**Problem description:**
Copy out the complete listing, word for word.

**Data extract:**
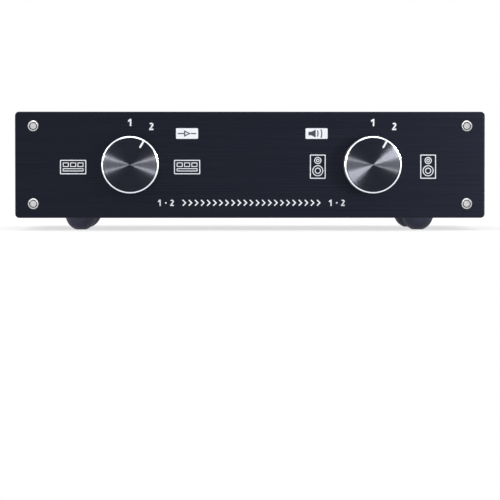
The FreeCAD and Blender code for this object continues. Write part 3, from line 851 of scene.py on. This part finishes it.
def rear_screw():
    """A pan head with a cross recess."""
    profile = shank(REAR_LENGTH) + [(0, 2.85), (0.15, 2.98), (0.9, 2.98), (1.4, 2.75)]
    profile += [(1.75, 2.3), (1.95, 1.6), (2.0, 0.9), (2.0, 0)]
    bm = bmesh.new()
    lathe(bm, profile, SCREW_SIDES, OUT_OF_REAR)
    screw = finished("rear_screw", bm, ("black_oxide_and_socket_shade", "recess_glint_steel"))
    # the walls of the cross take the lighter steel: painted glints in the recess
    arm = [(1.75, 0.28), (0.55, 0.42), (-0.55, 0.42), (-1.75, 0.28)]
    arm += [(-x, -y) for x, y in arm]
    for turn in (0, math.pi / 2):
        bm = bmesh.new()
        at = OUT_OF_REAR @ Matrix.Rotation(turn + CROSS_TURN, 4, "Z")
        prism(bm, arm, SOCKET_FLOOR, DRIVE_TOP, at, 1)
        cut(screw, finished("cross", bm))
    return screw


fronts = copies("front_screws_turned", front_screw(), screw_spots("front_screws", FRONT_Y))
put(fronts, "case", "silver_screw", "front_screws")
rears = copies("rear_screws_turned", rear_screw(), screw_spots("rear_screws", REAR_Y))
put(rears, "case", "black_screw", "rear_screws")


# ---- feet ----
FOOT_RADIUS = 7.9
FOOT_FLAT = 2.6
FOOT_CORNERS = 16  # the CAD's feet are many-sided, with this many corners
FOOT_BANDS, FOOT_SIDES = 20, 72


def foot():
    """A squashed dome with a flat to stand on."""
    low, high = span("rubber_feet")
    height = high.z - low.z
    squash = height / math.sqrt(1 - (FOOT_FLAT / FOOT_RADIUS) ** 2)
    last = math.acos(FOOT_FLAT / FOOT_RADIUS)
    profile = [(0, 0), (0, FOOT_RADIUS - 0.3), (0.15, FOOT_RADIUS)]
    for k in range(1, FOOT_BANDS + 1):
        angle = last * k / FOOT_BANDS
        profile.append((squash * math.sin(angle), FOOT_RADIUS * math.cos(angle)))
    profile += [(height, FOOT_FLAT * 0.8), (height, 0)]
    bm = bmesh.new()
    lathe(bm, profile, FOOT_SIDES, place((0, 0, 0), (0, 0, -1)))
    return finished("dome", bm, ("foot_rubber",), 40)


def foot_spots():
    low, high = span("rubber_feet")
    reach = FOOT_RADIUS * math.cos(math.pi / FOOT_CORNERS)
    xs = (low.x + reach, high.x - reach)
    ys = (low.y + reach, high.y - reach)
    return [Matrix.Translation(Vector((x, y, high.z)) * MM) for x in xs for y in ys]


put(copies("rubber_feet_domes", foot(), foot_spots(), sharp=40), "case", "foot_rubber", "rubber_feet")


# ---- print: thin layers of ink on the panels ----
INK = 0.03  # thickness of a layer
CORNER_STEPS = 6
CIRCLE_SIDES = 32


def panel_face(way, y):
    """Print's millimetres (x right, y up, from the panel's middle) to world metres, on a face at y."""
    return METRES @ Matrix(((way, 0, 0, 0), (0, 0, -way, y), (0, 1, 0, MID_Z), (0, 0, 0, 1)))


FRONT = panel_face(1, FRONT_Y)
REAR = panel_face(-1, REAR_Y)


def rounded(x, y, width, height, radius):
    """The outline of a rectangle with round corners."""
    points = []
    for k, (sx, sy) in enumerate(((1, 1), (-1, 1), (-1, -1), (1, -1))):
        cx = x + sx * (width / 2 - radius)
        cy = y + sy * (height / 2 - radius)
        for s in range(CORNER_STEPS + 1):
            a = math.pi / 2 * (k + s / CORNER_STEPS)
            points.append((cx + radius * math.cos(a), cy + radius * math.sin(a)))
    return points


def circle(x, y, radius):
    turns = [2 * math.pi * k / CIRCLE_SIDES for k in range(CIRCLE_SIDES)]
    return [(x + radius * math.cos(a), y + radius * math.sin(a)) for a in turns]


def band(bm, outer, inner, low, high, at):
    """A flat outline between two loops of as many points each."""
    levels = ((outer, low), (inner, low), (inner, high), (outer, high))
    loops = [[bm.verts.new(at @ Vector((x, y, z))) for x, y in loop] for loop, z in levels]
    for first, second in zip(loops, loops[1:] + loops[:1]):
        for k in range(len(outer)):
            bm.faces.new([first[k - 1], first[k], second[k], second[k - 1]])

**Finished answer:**
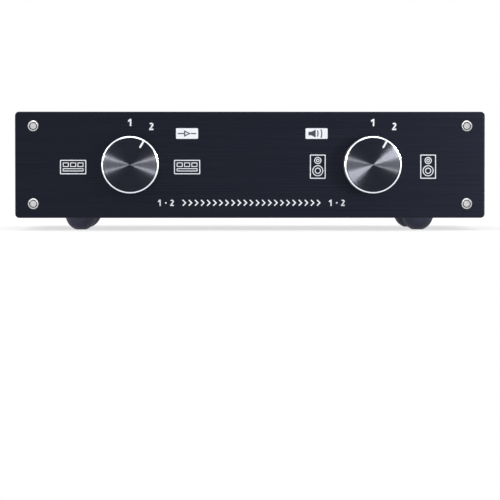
The FreeCAD and Blender code for this object continues. Write part 3, from line 851 of scene.py on. This part finishes it.
def rear_screw():
    """A pan head with a cross recess."""
    profile = shank(REAR_LENGTH) + [(0, 2.85), (0.15, 2.98), (0.9, 2.98), (1.4, 2.75)]
    profile += [(1.75, 2.3), (1.95, 1.6), (2.0, 0.9), (2.0, 0)]
    bm = bmesh.new()
    lathe(bm, profile, SCREW_SIDES, OUT_OF_REAR)
    screw = finished("rear_screw", bm, ("black_oxide_and_socket_shade", "recess_glint_steel"))
    # the walls of the cross take the lighter steel: painted glints in the recess
    arm = [(1.75, 0.28), (0.55, 0.42), (-0.55, 0.42), (-1.75, 0.28)]
    arm += [(-x, -y) for x, y in arm]
    for turn in (0, math.pi / 2):
        bm = bmesh.new()
        at = OUT_OF_REAR @ Matrix.Rotation(turn + CROSS_TURN, 4, "Z")
        prism(bm, arm, SOCKET_FLOOR, DRIVE_TOP, at, 1)
        cut(screw, finished("cross", bm))
    return screw


fronts = copies("front_screws_turned", front_screw(), screw_spots("front_screws", FRONT_Y))
put(fronts, "case", "silver_screw", "front_screws")
rears = copies("rear_screws_turned", rear_screw(), screw_spots("rear_screws", REAR_Y))
put(rears, "case", "black_screw", "rear_screws")


# ---- feet ----
FOOT_RADIUS = 7.9
FOOT_FLAT = 2.6
FOOT_CORNERS = 16  # the CAD's feet are many-sided, with this many corners
FOOT_BANDS, FOOT_SIDES = 20, 72


def foot():
    """A squashed dome with a flat to stand on."""
    low, high = span("rubber_feet")
    height = high.z - low.z
    squash = height / math.sqrt(1 - (FOOT_FLAT / FOOT_RADIUS) ** 2)
    last = math.acos(FOOT_FLAT / FOOT_RADIUS)
    profile = [(0, 0), (0, FOOT_RADIUS - 0.3), (0.15, FOOT_RADIUS)]
    for k in range(1, FOOT_BANDS + 1):
        angle = last * k / FOOT_BANDS
        profile.append((squash * math.sin(angle), FOOT_RADIUS * math.cos(angle)))
    profile += [(height, FOOT_FLAT * 0.8), (height, 0)]
    bm = bmesh.new()
    lathe(bm, profile, FOOT_SIDES, place((0, 0, 0), (0, 0, -1)))
    return finished("dome", bm, ("foot_rubber",), 40)


def foot_spots():
    low, high = span("rubber_feet")
    reach = FOOT_RADIUS * math.cos(math.pi / FOOT_CORNERS)
    xs = (low.x + reach, high.x - reach)
    ys = (low.y + reach, high.y - reach)
    return [Matrix.Translation(Vector((x, y, high.z)) * MM) for x in xs for y in ys]


put(copies("rubber_feet_domes", foot(), foot_spots(), sharp=40), "case", "foot_rubber", "rubber_feet")


# ---- print: thin layers of ink on the panels ----
INK = 0.03  # thickness of a layer
CORNER_STEPS = 6
CIRCLE_SIDES = 32


def panel_face(way, y):
    """Print's millimetres (x right, y up, from the panel's middle) to world metres, on a face at y."""
    return METRES @ Matrix(((way, 0, 0, 0), (0, 0, -way, y), (0, 1, 0, MID_Z), (0, 0, 0, 1)))


FRONT = panel_face(1, FRONT_Y)
REAR = panel_face(-1, REAR_Y)


def rounded(x, y, width, height, radius):
    """The outline of a rectangle with round corners."""
    points = []
    for k, (sx, sy) in enumerate(((1, 1), (-1, 1), (-1, -1), (1, -1))):
        cx = x + sx * (width / 2 - radius)
        cy = y + sy * (height / 2 - radius)
        for s in range(CORNER_STEPS + 1):
            a = math.pi / 2 * (k + s / CORNER_STEPS)
            points.append((cx + radius * math.cos(a), cy + radius * math.sin(a)))
    return points


def circle(x, y, radius):
    turns = [2 * math.pi * k / CIRCLE_SIDES for k in range(CIRCLE_SIDES)]
    return [(x + radius * math.cos(a), y + radius * math.sin(a)) for a in turns]


def band(bm, outer, inner, low, high, at):
    """A flat outline between two loops of as many points each."""
    levels = ((outer, low), (inner, low), (inner, high), (outer, high))
    loops = [[bm.verts.new(at @ Vector((x, y, z))) for x, y in loop] for loop, z in levels]
    for first, second in zip(loops, loops[1:] + loops[:1]):
        for k in range(len(outer)):
            bm.faces.new([first[k - 1], first[k], second[k], second[k - 1]])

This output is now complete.